• [Your instructions]: Restate the whole listing exactly.

• [Material]:
====================
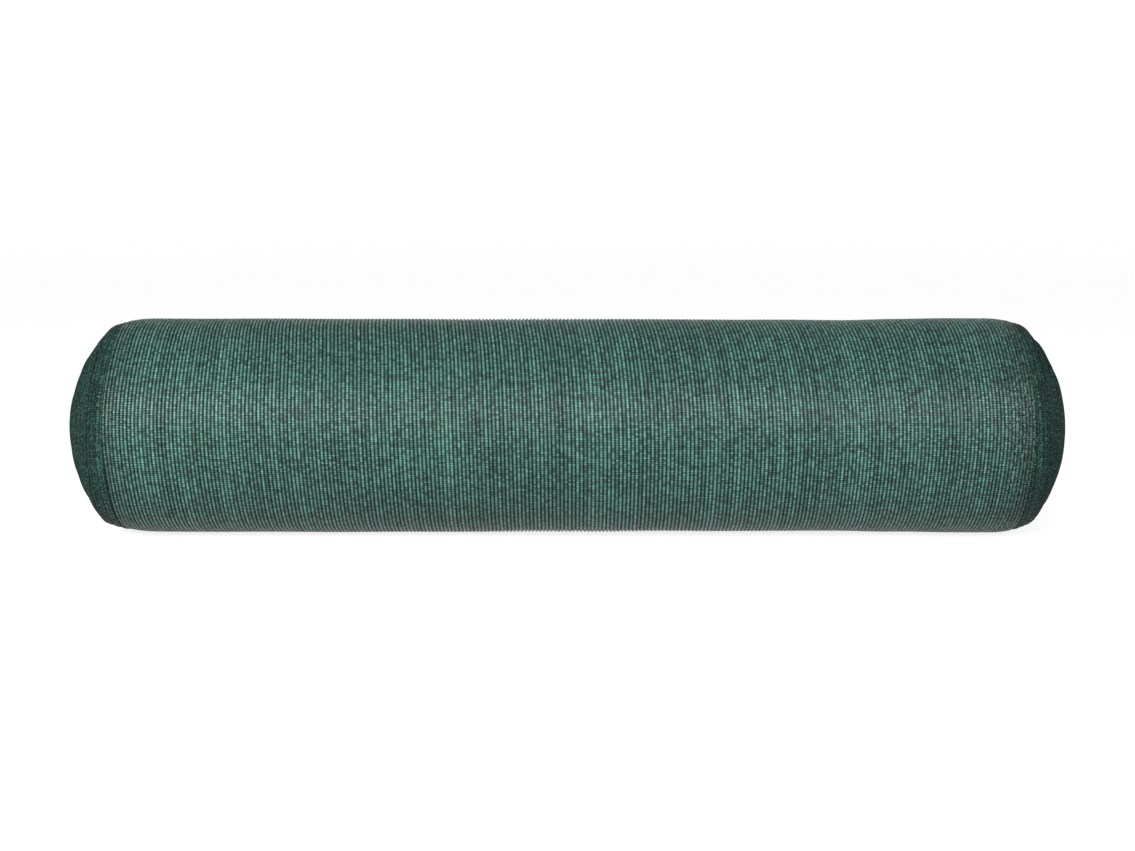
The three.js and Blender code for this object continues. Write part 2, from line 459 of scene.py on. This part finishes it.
# %% [markdown]
# ## The ends
#
# Each end shows the folded edges of all the turns, one inside the other, stepping out towards the
# middle. They could be separate rings, but the netting is one length, so they are one long spiral: the
# grid's columns go once round, and the last column joins the first column of the next turn out. Across a
# turn there are four steps: the groove, then up the folded edge and down again. On the cap the edges
# stand side by side, and on the shoulder each lies on the next like a roof tile, so there the crest
# comes straight after the groove.

# %% Sizes of the ends
EDGE_COLUMNS = 216  # steps round a turn
EDGE_STEPS = 4  # steps across a turn
CAP_ACROSS = np.array([0, 0.25, 0.5, 0.75, 1])  # where the steps lie in the knit map, in columns
TILE_ACROSS = np.array([0, 0.5, 0.95, 1.45, 2])
BAKE_RADIUS = 0.49  # of the disc in the bake map
SHOULDER_TURNS = 4  # turns whose edges lie on the shoulder, past the cap, the last ones under the cloth
COVERED_DEPTH = 0.5 * MM  # how near to the body's radius the last of them comes
CAP_STEPS = np.array([0, 0.25, 0.5, 0.75])  # where the four steps lie, as shares of a turn
CAP_DEPTHS = np.array([1, 0.55, 0, 0.55]) * 1.2 * MM
TILE_STEPS = np.array([0, 0.14, 0.32, 0.66])
TILE_DEPTHS = np.array([1, 0.1, 0.25, 0.6]) * 0.8 * MM
FIRST_RADIUS = 1.1 * MM  # where the winding starts
UNEVEN = 0.5 * MM  # how far a turn's edge wanders in and out
WANDERS_PER_TURN = 2.3
EYE_SQUEEZE = 0.42  # the first turns are flattened, because the netting's start was doubled over
EYE_SQUEEZE_REACH = 9 * MM
SPARE_WANDERS = 6  # values past the last turn, so that the table can't run out
EVEN_TURNS = 3  # the first turns are wound evenly
TILED_EVENNESS = 0.7  # and on the shoulder the wander is less by this share
SLOW_WANDERS_PER_TURN = 0.37
SLOW_UNEVEN = 0.6  # how far the slow wander goes, as a share of the quick one
FULLY_COVERED = -2.5 * MM  # up to here, measured from the fold, the ends lie under the outer turn
UNCOVERED = 1.5 * MM  # and from here out they are clear of it
COVERED_TURNS = 0.6  # the least depth at which they lie under it, in turns


def ledge_lift(end, cap_share, angle):
    """How far the turns stand out at a share of the cap: each ledge adds half its height inside its
    step and takes as much away outside, and fades over its reach on both sides."""
    lift = 0
    for ledge in (row for row in LEDGES if row["end"] == end):
        inward = ledge["share"] - cap_share
        near = np.maximum(0, 1 - np.abs(inward) / LEDGE_REACH)
        facing = (1 + np.cos(angle - ledge["angle"])) / 2
        step = 2 * ease(inward, -LEDGE_WIDTH / 2, LEDGE_WIDTH / 2) - 1
        lift = lift + step * near * lerp(LEDGE_LEAST, 1, facing) * ledge["proud"] / 2
    return lift


def end_profile(end, winding, turns, angle):
    """The smooth form of an end at a winding, which is the number of turns from the centre: how far out
    it lies, its distance from the axis, and how far its normal tilts outwards. Up to the cap's edge it
    is the round cap with its eye and ledges, and past that it is the shoulder's arc."""
    cap_radius, cap_edge, _ = form_at(end, angle)
    on_cap = winding <= turns
    cap_rho = lerp(FIRST_RADIUS, cap_edge, np.minimum(winding / turns, 1))
    eye = EYE_DEPTH * (1 + np.cos(math.pi * np.minimum(cap_rho / EYE_RADIUS, 1))) / 2
    cap_share = (cap_rho - EYE_RADIUS) / (cap_edge - EYE_RADIUS)
    summit = HALF_LENGTH + cap_fall(cap_radius, EYE_RADIUS)
    cap_out = summit - cap_fall(cap_radius, cap_rho) - eye + ledge_lift(end, cap_share, angle)

    body_end, shoulder = shoulder_start(end, angle)
    past = np.clip((winding - turns) / SHOULDER_TURNS, 0, 1)
    arc_rho = lerp(cap_edge, BODY_RADIUS - COVERED_DEPTH, past)
    arc = np.arccos(1 - (BODY_RADIUS - arc_rho) / shoulder)
    arc_out = body_end + shoulder * np.sin(arc)

    out = np.where(on_cap, cap_out, arc_out)
    rho = np.where(on_cap, cap_rho, arc_rho)
    tilt = np.where(on_cap, math.pi / 2 - np.arcsin(cap_rho / cap_radius), arc)
    return out, rho, tilt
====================
• [Result for this exercise]:
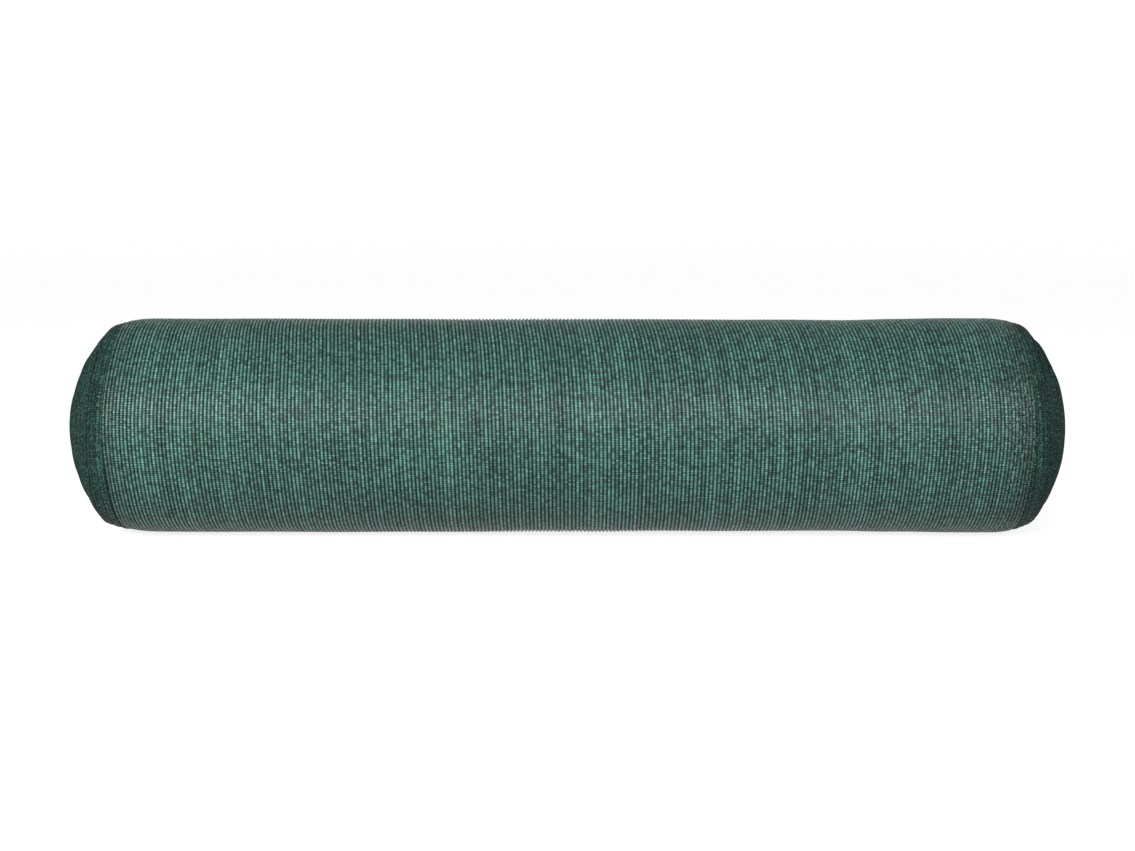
The three.js and Blender code for this object continues. Write part 2, from line 459 of scene.py on. This part finishes it.
# %% [markdown]
# ## The ends
#
# Each end shows the folded edges of all the turns, one inside the other, stepping out towards the
# middle. They could be separate rings, but the netting is one length, so they are one long spiral: the
# grid's columns go once round, and the last column joins the first column of the next turn out. Across a
# turn there are four steps: the groove, then up the folded edge and down again. On the cap the edges
# stand side by side, and on the shoulder each lies on the next like a roof tile, so there the crest
# comes straight after the groove.

# %% Sizes of the ends
EDGE_COLUMNS = 216  # steps round a turn
EDGE_STEPS = 4  # steps across a turn
CAP_ACROSS = np.array([0, 0.25, 0.5, 0.75, 1])  # where the steps lie in the knit map, in columns
TILE_ACROSS = np.array([0, 0.5, 0.95, 1.45, 2])
BAKE_RADIUS = 0.49  # of the disc in the bake map
SHOULDER_TURNS = 4  # turns whose edges lie on the shoulder, past the cap, the last ones under the cloth
COVERED_DEPTH = 0.5 * MM  # how near to the body's radius the last of them comes
CAP_STEPS = np.array([0, 0.25, 0.5, 0.75])  # where the four steps lie, as shares of a turn
CAP_DEPTHS = np.array([1, 0.55, 0, 0.55]) * 1.2 * MM
TILE_STEPS = np.array([0, 0.14, 0.32, 0.66])
TILE_DEPTHS = np.array([1, 0.1, 0.25, 0.6]) * 0.8 * MM
FIRST_RADIUS = 1.1 * MM  # where the winding starts
UNEVEN = 0.5 * MM  # how far a turn's edge wanders in and out
WANDERS_PER_TURN = 2.3
EYE_SQUEEZE = 0.42  # the first turns are flattened, because the netting's start was doubled over
EYE_SQUEEZE_REACH = 9 * MM
SPARE_WANDERS = 6  # values past the last turn, so that the table can't run out
EVEN_TURNS = 3  # the first turns are wound evenly
TILED_EVENNESS = 0.7  # and on the shoulder the wander is less by this share
SLOW_WANDERS_PER_TURN = 0.37
SLOW_UNEVEN = 0.6  # how far the slow wander goes, as a share of the quick one
FULLY_COVERED = -2.5 * MM  # up to here, measured from the fold, the ends lie under the outer turn
UNCOVERED = 1.5 * MM  # and from here out they are clear of it
COVERED_TURNS = 0.6  # the least depth at which they lie under it, in turns


def ledge_lift(end, cap_share, angle):
    """How far the turns stand out at a share of the cap: each ledge adds half its height inside its
    step and takes as much away outside, and fades over its reach on both sides."""
    lift = 0
    for ledge in (row for row in LEDGES if row["end"] == end):
        inward = ledge["share"] - cap_share
        near = np.maximum(0, 1 - np.abs(inward) / LEDGE_REACH)
        facing = (1 + np.cos(angle - ledge["angle"])) / 2
        step = 2 * ease(inward, -LEDGE_WIDTH / 2, LEDGE_WIDTH / 2) - 1
        lift = lift + step * near * lerp(LEDGE_LEAST, 1, facing) * ledge["proud"] / 2
    return lift


def end_profile(end, winding, turns, angle):
    """The smooth form of an end at a winding, which is the number of turns from the centre: how far out
    it lies, its distance from the axis, and how far its normal tilts outwards. Up to the cap's edge it
    is the round cap with its eye and ledges, and past that it is the shoulder's arc."""
    cap_radius, cap_edge, _ = form_at(end, angle)
    on_cap = winding <= turns
    cap_rho = lerp(FIRST_RADIUS, cap_edge, np.minimum(winding / turns, 1))
    eye = EYE_DEPTH * (1 + np.cos(math.pi * np.minimum(cap_rho / EYE_RADIUS, 1))) / 2
    cap_share = (cap_rho - EYE_RADIUS) / (cap_edge - EYE_RADIUS)
    summit = HALF_LENGTH + cap_fall(cap_radius, EYE_RADIUS)
    cap_out = summit - cap_fall(cap_radius, cap_rho) - eye + ledge_lift(end, cap_share, angle)

    body_end, shoulder = shoulder_start(end, angle)
    past = np.clip((winding - turns) / SHOULDER_TURNS, 0, 1)
    arc_rho = lerp(cap_edge, BODY_RADIUS - COVERED_DEPTH, past)
    arc = np.arccos(1 - (BODY_RADIUS - arc_rho) / shoulder)
    arc_out = body_end + shoulder * np.sin(arc)

    out = np.where(on_cap, cap_out, arc_out)
    rho = np.where(on_cap, cap_rho, arc_rho)
    tilt = np.where(on_cap, math.pi / 2 - np.arcsin(cap_rho / cap_radius), arc)
    return out, rho, tilt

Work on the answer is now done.